----- Source material -----
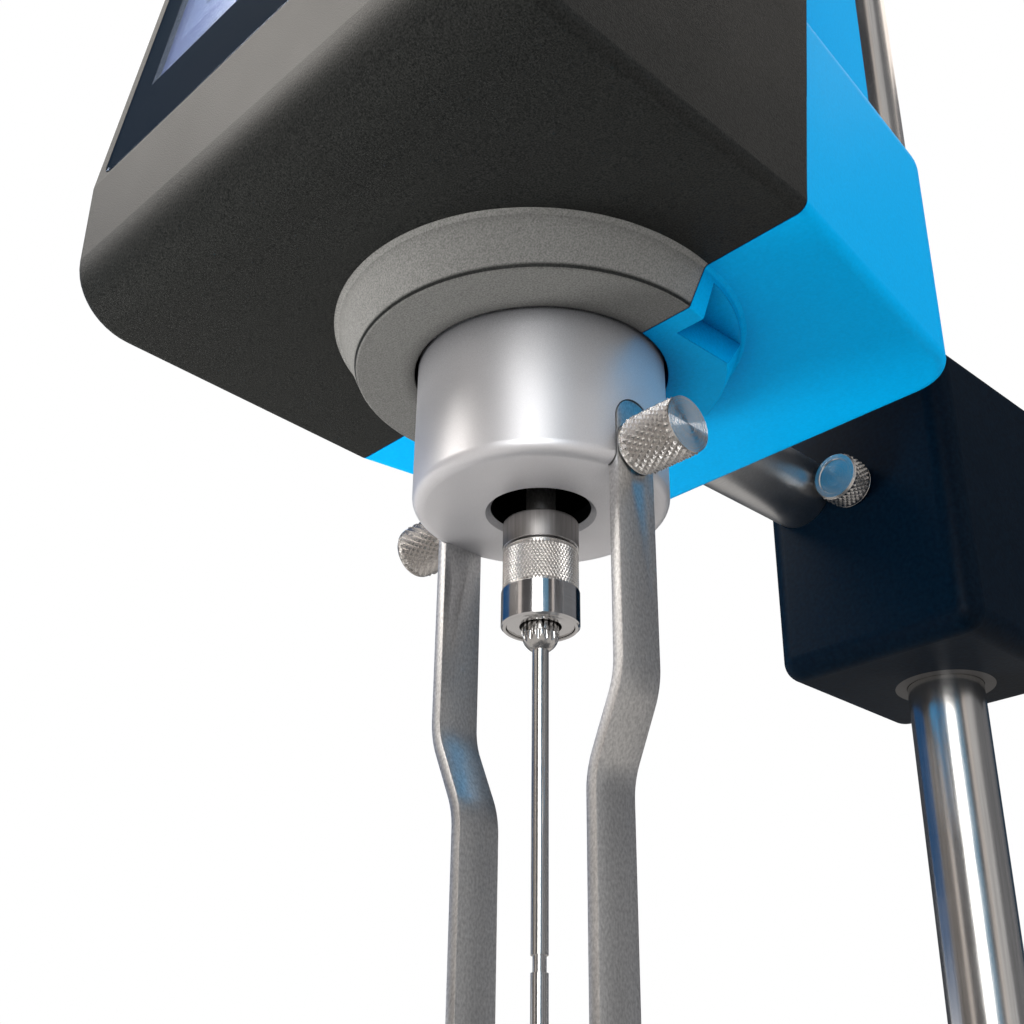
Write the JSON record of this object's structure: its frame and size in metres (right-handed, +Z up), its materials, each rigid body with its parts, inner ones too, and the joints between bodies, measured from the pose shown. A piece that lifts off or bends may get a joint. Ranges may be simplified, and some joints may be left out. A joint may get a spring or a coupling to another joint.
{
  "type": "rotational viscometer",
  "caption": "Bench viscometer: a motor head with a screen turns a disc spindle inside a cranked guard leg, and slides on a column that stands on a levelled base.",
  "frame": {"origin": "On the bench, under the middle of the base's rectangle.", "axes": "+Z up along the column, -Y towards the person reading the screen, +X to that person's right."},
  "size_m": [0.28, 0.3, 0.5365],
  "materials": {
    "housing_dark": "fine textured dark grey moulding",
    "housing_blue": "satin bright blue moulding",
    "cover_glass": "dark tinted cover glass",
    "display": "lit display face",
    "anodised": "satin clear anodised",
    "stainless": "ground stainless steel",
    "polished_steel": "turned and polished stainless steel",
    "plain_aluminium": "machined aluminium",
    "zinc_screw": "zinc plated steel",
    "board_green": "circuit board",
    "black_plastic": "black moulding",
    "brass": "turned brass",
    "spring_bronze": "spring bronze strip",
    "block_paint": "navy black powder coat",
    "base_paint": "dark grey powder coat",
    "pad_rubber": "black rubber",
    "vial": "tinted level vial"
  },
  "bodies": {
    "stand": {"base_casting": "base_paint", "column": "stainless", "column_bolt": "zinc_screw", "column_cap": "black_plastic"},
    "foot_front_left": {"levelling_foot_front_left": "zinc_screw", "foot_pad_front_left": "pad_rubber"},
    "foot_front_right": {"levelling_foot_front_right": "zinc_screw", "foot_pad_front_right": "pad_rubber"},
    "foot_rear": {"levelling_foot_rear": "zinc_screw", "foot_pad_rear": "pad_rubber"},
    "carriage": {"clamp_block": "block_paint", "column_bush": "black_plastic"},
    "column_clamp_screw": {"column_clamp_screw": "polished_steel"},
    "rod_lock_screw": {"rod_lock_screw": "stainless"},
    "head": {"front_shell": "housing_dark", "rear_shell": "housing_blue", "screen_glass": "cover_glass", "display_panel": "display", "collar": "anodised", "guard_leg": "stainless", "shell_screws": "zinc_screw", "chassis_plate": "plain_aluminium", "plate_pillars": "plain_aluminium", "bearing_housing": "plain_aluminium", "lower_bearing": "polished_steel", "upper_bearing": "polished_steel", "motor": "zinc_screw", "motor_plate": "plain_aluminium", "main_board": "board_green", "board_standoffs": "brass", "encoder_board": "board_green", "encoder_reader": "black_plastic", "rod_bracket": "plain_aluminium", "rod_nut": "zinc_screw", "head_rod": "plain_aluminium", "chassis_screws": "zinc_screw", "socket_plate": "plain_aluminium", "power_inlet": "black_plastic", "probe_socket": "stainless", "usb_port": "stainless", "data_port": "stainless", "switch_frame": "black_plastic", "level_body": "plain_aluminium", "level_vial": "vial"},
    "drive": {"motor_shaft": "stainless", "drive_cup": "plain_aluminium", "torsion_spring": "spring_bronze"},
    "rotor": {"drive_shaft": "stainless", "encoder_disc": "plain_aluminium", "coupling_body": "stainless", "spindle_hub": "stainless", "spindle_shaft": "stainless", "spindle_disc": "stainless"},
    "sleeve": {"coupling_sleeve": "stainless"},
    "guard_screw_left": {"guard_screw_left": "stainless"},
    "guard_screw_right": {"guard_screw_right": "stainless"},
    "rocker": {"switch_rocker": "black_plastic"}
  },
  "joints": [
    {"name": "height_slide", "type": "slide", "parent": "stand", "child": "carriage", "axis": [0, 0, 1], "range_m": [-0.03, 0.15]},
    {"name": "head_roll", "type": "hinge", "parent": "carriage", "child": "head", "pos_m": [-0.017, 0.081, 0.299], "axis": [0, 1, 0], "range_deg": [-4, 4]},
    {"name": "drive_spin", "type": "hinge", "parent": "head", "child": "drive", "pos_m": [0, -0.047, 0.335], "axis": [0, 0, 1], "continuous": true},
    {"name": "spring_twist", "type": "hinge", "parent": "drive", "child": "rotor", "pos_m": [0, -0.047, 0.285], "axis": [0, 0, 1], "range_deg": [-80, 80], "stiffness_Nm_per_rad": 0.0005},
    {"name": "sleeve_pull", "type": "slide", "parent": "rotor", "child": "sleeve", "axis": [0, 0, -1], "range_m": [0, 0.002], "stiffness_N_per_m": 300, "springref_m": -0.002},
    {"name": "guard_screw_left_turn", "type": "hinge", "parent": "head", "child": "guard_screw_left", "pos_m": [-0.03, -0.047, 0.249], "axis": [-1, 0, 0], "range_deg": [0, 1080]},
    {"name": "guard_screw_right_turn", "type": "hinge", "parent": "head", "child": "guard_screw_right", "pos_m": [0.03, -0.047, 0.249], "axis": [1, 0, 0], "range_deg": [0, 1080]},
    {"name": "column_clamp_turn", "type": "hinge", "parent": "carriage", "child": "column_clamp_screw", "pos_m": [0, 0.065, 0.295], "axis": [0, -1, 0], "range_deg": [0, 360]},
    {"name": "rod_lock_turn", "type": "hinge", "parent": "carriage", "child": "rod_lock_screw", "pos_m": [-0.017, 0.081, 0.333], "axis": [0, 0, 1], "range_deg": [0, 360]},
    {"name": "power_rocker", "type": "hinge", "parent": "head", "child": "rocker", "pos_m": [0.014, 0.0195, 0.404], "axis": [0, 0, 1], "range_deg": [-16, 0]},
    {"name": "foot_front_left_turn", "type": "hinge", "parent": "stand", "child": "foot_front_left", "pos_m": [-0.118, -0.128, 0.005], "axis": [0, 0, 1], "range_deg": [-360, 360]},
    {"name": "foot_front_right_turn", "type": "hinge", "parent": "stand", "child": "foot_front_right", "pos_m": [0.118, -0.128, 0.005], "axis": [0, 0, 1], "range_deg": [-360, 360]},
    {"name": "foot_rear_turn", "type": "hinge", "parent": "stand", "child": "foot_rear", "pos_m": [0, 0.135, 0.005], "axis": [0, 0, 1], "range_deg": [-360, 360]}
  ]
}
-----
### Aim
Can you reproduce all the material exactly?

### Reply
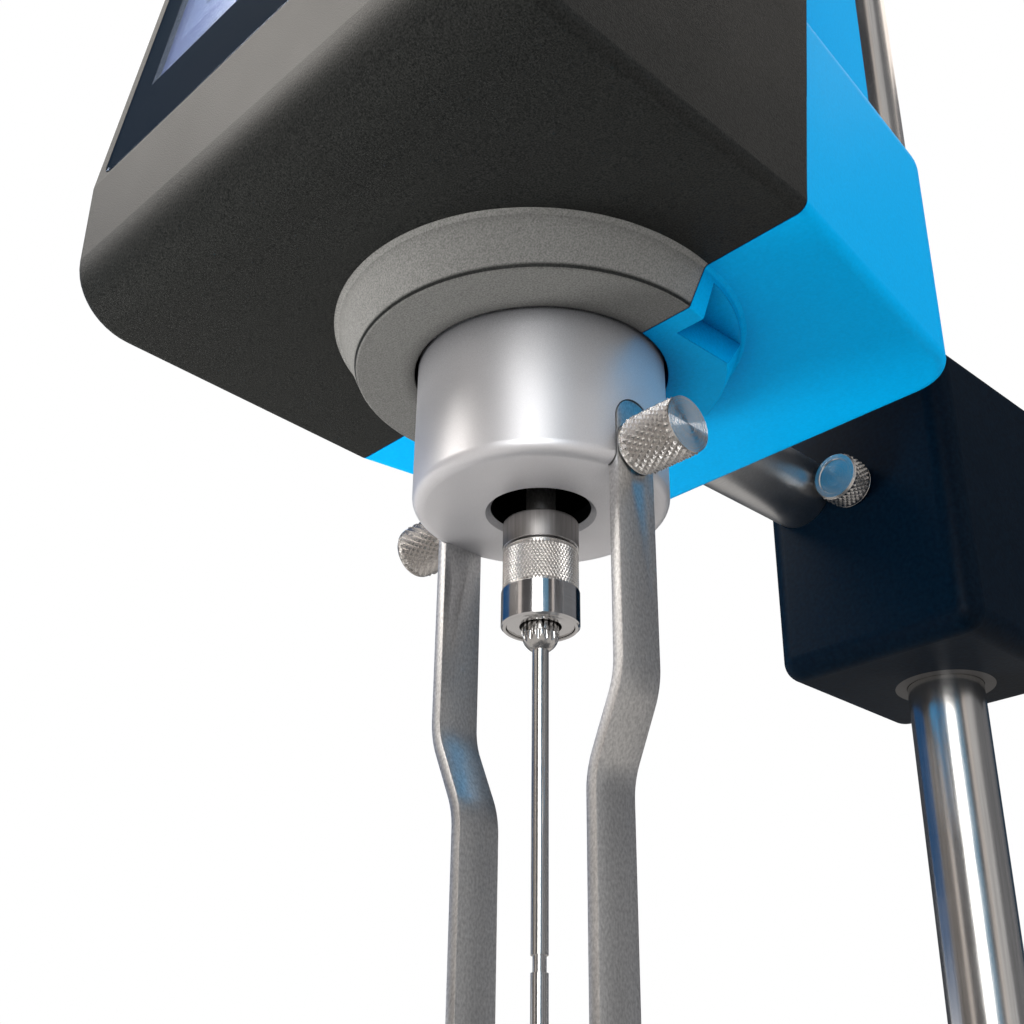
Write the JSON record of this object's structure: its frame and size in metres (right-handed, +Z up), its materials, each rigid body with its parts, inner ones too, and the joints between bodies, measured from the pose shown. A piece that lifts off or bends may get a joint. Ranges may be simplified, and some joints may be left out. A joint may get a spring or a coupling to another joint.
{
  "type": "rotational viscometer",
  "caption": "Bench viscometer: a motor head with a screen turns a disc spindle inside a cranked guard leg, and slides on a column that stands on a levelled base.",
  "frame": {"origin": "On the bench, under the middle of the base's rectangle.", "axes": "+Z up along the column, -Y towards the person reading the screen, +X to that person's right."},
  "size_m": [0.28, 0.3, 0.5365],
  "materials": {
    "housing_dark": "fine textured dark grey moulding",
    "housing_blue": "satin bright blue moulding",
    "cover_glass": "dark tinted cover glass",
    "display": "lit display face",
    "anodised": "satin clear anodised",
    "stainless": "ground stainless steel",
    "polished_steel": "turned and polished stainless steel",
    "plain_aluminium": "machined aluminium",
    "zinc_screw": "zinc plated steel",
    "board_green": "circuit board",
    "black_plastic": "black moulding",
    "brass": "turned brass",
    "spring_bronze": "spring bronze strip",
    "block_paint": "navy black powder coat",
    "base_paint": "dark grey powder coat",
    "pad_rubber": "black rubber",
    "vial": "tinted level vial"
  },
  "bodies": {
    "stand": {"base_casting": "base_paint", "column": "stainless", "column_bolt": "zinc_screw", "column_cap": "black_plastic"},
    "foot_front_left": {"levelling_foot_front_left": "zinc_screw", "foot_pad_front_left": "pad_rubber"},
    "foot_front_right": {"levelling_foot_front_right": "zinc_screw", "foot_pad_front_right": "pad_rubber"},
    "foot_rear": {"levelling_foot_rear": "zinc_screw", "foot_pad_rear": "pad_rubber"},
    "carriage": {"clamp_block": "block_paint", "column_bush": "black_plastic"},
    "column_clamp_screw": {"column_clamp_screw": "polished_steel"},
    "rod_lock_screw": {"rod_lock_screw": "stainless"},
    "head": {"front_shell": "housing_dark", "rear_shell": "housing_blue", "screen_glass": "cover_glass", "display_panel": "display", "collar": "anodised", "guard_leg": "stainless", "shell_screws": "zinc_screw", "chassis_plate": "plain_aluminium", "plate_pillars": "plain_aluminium", "bearing_housing": "plain_aluminium", "lower_bearing": "polished_steel", "upper_bearing": "polished_steel", "motor": "zinc_screw", "motor_plate": "plain_aluminium", "main_board": "board_green", "board_standoffs": "brass", "encoder_board": "board_green", "encoder_reader": "black_plastic", "rod_bracket": "plain_aluminium", "rod_nut": "zinc_screw", "head_rod": "plain_aluminium", "chassis_screws": "zinc_screw", "socket_plate": "plain_aluminium", "power_inlet": "black_plastic", "probe_socket": "stainless", "usb_port": "stainless", "data_port": "stainless", "switch_frame": "black_plastic", "level_body": "plain_aluminium", "level_vial": "vial"},
    "drive": {"motor_shaft": "stainless", "drive_cup": "plain_aluminium", "torsion_spring": "spring_bronze"},
    "rotor": {"drive_shaft": "stainless", "encoder_disc": "plain_aluminium", "coupling_body": "stainless", "spindle_hub": "stainless", "spindle_shaft": "stainless", "spindle_disc": "stainless"},
    "sleeve": {"coupling_sleeve": "stainless"},
    "guard_screw_left": {"guard_screw_left": "stainless"},
    "guard_screw_right": {"guard_screw_right": "stainless"},
    "rocker": {"switch_rocker": "black_plastic"}
  },
  "joints": [
    {"name": "height_slide", "type": "slide", "parent": "stand", "child": "carriage", "axis": [0, 0, 1], "range_m": [-0.03, 0.15]},
    {"name": "head_roll", "type": "hinge", "parent": "carriage", "child": "head", "pos_m": [-0.017, 0.081, 0.299], "axis": [0, 1, 0], "range_deg": [-4, 4]},
    {"name": "drive_spin", "type": "hinge", "parent": "head", "child": "drive", "pos_m": [0, -0.047, 0.335], "axis": [0, 0, 1], "continuous": true},
    {"name": "spring_twist", "type": "hinge", "parent": "drive", "child": "rotor", "pos_m": [0, -0.047, 0.285], "axis": [0, 0, 1], "range_deg": [-80, 80], "stiffness_Nm_per_rad": 0.0005},
    {"name": "sleeve_pull", "type": "slide", "parent": "rotor", "child": "sleeve", "axis": [0, 0, -1], "range_m": [0, 0.002], "stiffness_N_per_m": 300, "springref_m": -0.002},
    {"name": "guard_screw_left_turn", "type": "hinge", "parent": "head", "child": "guard_screw_left", "pos_m": [-0.03, -0.047, 0.249], "axis": [-1, 0, 0], "range_deg": [0, 1080]},
    {"name": "guard_screw_right_turn", "type": "hinge", "parent": "head", "child": "guard_screw_right", "pos_m": [0.03, -0.047, 0.249], "axis": [1, 0, 0], "range_deg": [0, 1080]},
    {"name": "column_clamp_turn", "type": "hinge", "parent": "carriage", "child": "column_clamp_screw", "pos_m": [0, 0.065, 0.295], "axis": [0, -1, 0], "range_deg": [0, 360]},
    {"name": "rod_lock_turn", "type": "hinge", "parent": "carriage", "child": "rod_lock_screw", "pos_m": [-0.017, 0.081, 0.333], "axis": [0, 0, 1], "range_deg": [0, 360]},
    {"name": "power_rocker", "type": "hinge", "parent": "head", "child": "rocker", "pos_m": [0.014, 0.0195, 0.404], "axis": [0, 0, 1], "range_deg": [-16, 0]},
    {"name": "foot_front_left_turn", "type": "hinge", "parent": "stand", "child": "foot_front_left", "pos_m": [-0.118, -0.128, 0.005], "axis": [0, 0, 1], "range_deg": [-360, 360]},
    {"name": "foot_front_right_turn", "type": "hinge", "parent": "stand", "child": "foot_front_right", "pos_m": [0.118, -0.128, 0.005], "axis": [0, 0, 1], "range_deg": [-360, 360]},
    {"name": "foot_rear_turn", "type": "hinge", "parent": "stand", "child": "foot_rear", "pos_m": [0, 0.135, 0.005], "axis": [0, 0, 1], "range_deg": [-360, 360]}
  ]
}